— Begin —

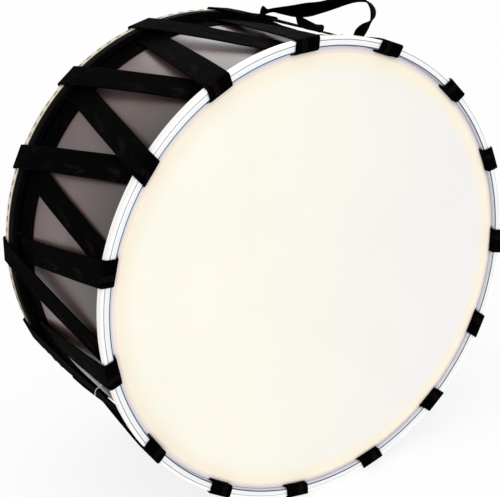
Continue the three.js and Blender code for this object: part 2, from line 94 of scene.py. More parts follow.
# Radii of the points on the heads' flat part, and then rows of a radius and a shift towards the rear
HEAD_RADII = (0, 40, 90, 140, 185, 220, 240, 250, 255)
FILM_SLOPE = (
    (257, 0), (258.5, 0.15), (259.5, 0.45), (260.6, 0.85),
    (261.9, 1.25), (263.2, 1.65), (264.0, 1.9), (264.6, 2.05),
)
HIDE_DIP = (
    (257.2, 0), (258.6, -0.25), (260, -0.7), (262.3, -1.4),
    (264.2, -2.1), (265.4, -2.5), (266.15, -2.4), (266.45, -1.6),
)
# The hide's lap over its hoop goes on from there. Each row is a radius and a depth in the drum.
HIDE_LAP = (
    (266.5, 142.0), (266.7, 143.6), (267.4, 144.3), (268.5, 144.5), (271, 144.5), (272.3, 144.4),
    (273.0, 143.7), (273.3, 142.6), (273.3, 140), (273.3, 137), (273.3, 134), (273.3, 132),
)
# The film is a little uneven past this radius, and fully so that much further out. The hide is uneven
# between its two radii. The heights are the most that each rises or dips.
FILM_UNEVEN_FROM = 245
FILM_UNEVEN_OVER = 20
FILM_UNEVEN_HEIGHT = 0.12
HIDE_UNEVEN = (250, 266)
HIDE_UNEVEN_HEIGHT = 0.1
# The heads are open between these radii, this far past each side of the webbing that goes through them.
FILM_OPENING = (261.9, 264.6)
HIDE_OPENING = (264.2, 266.15)
SLOT_CLEARANCE = 1.0
FILM_SLOT_Y = FILM_Y + 2
HIDE_SLOT_Y = HIDE_Y - 2.5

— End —

[DIRECTIONS] Reproduce all the data word for word.

[EXPECTED OUTPUT]
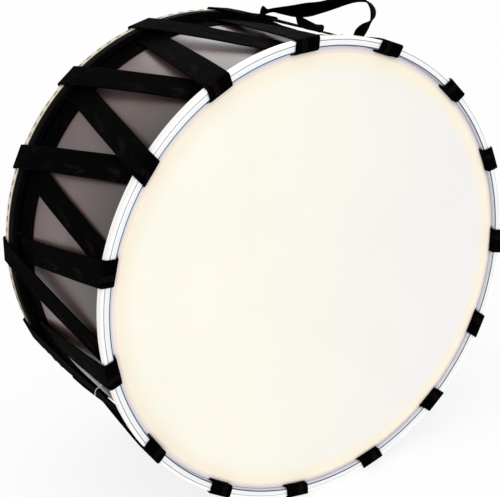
Continue the three.js and Blender code for this object: part 2, from line 94 of scene.py. More parts follow.
# Radii of the points on the heads' flat part, and then rows of a radius and a shift towards the rear
HEAD_RADII = (0, 40, 90, 140, 185, 220, 240, 250, 255)
FILM_SLOPE = (
    (257, 0), (258.5, 0.15), (259.5, 0.45), (260.6, 0.85),
    (261.9, 1.25), (263.2, 1.65), (264.0, 1.9), (264.6, 2.05),
)
HIDE_DIP = (
    (257.2, 0), (258.6, -0.25), (260, -0.7), (262.3, -1.4),
    (264.2, -2.1), (265.4, -2.5), (266.15, -2.4), (266.45, -1.6),
)
# The hide's lap over its hoop goes on from there. Each row is a radius and a depth in the drum.
HIDE_LAP = (
    (266.5, 142.0), (266.7, 143.6), (267.4, 144.3), (268.5, 144.5), (271, 144.5), (272.3, 144.4),
    (273.0, 143.7), (273.3, 142.6), (273.3, 140), (273.3, 137), (273.3, 134), (273.3, 132),
)
# The film is a little uneven past this radius, and fully so that much further out. The hide is uneven
# between its two radii. The heights are the most that each rises or dips.
FILM_UNEVEN_FROM = 245
FILM_UNEVEN_OVER = 20
FILM_UNEVEN_HEIGHT = 0.12
HIDE_UNEVEN = (250, 266)
HIDE_UNEVEN_HEIGHT = 0.1
# The heads are open between these radii, this far past each side of the webbing that goes through them.
FILM_OPENING = (261.9, 264.6)
HIDE_OPENING = (264.2, 266.15)
SLOT_CLEARANCE = 1.0
FILM_SLOT_Y = FILM_Y + 2
HIDE_SLOT_Y = HIDE_Y - 2.5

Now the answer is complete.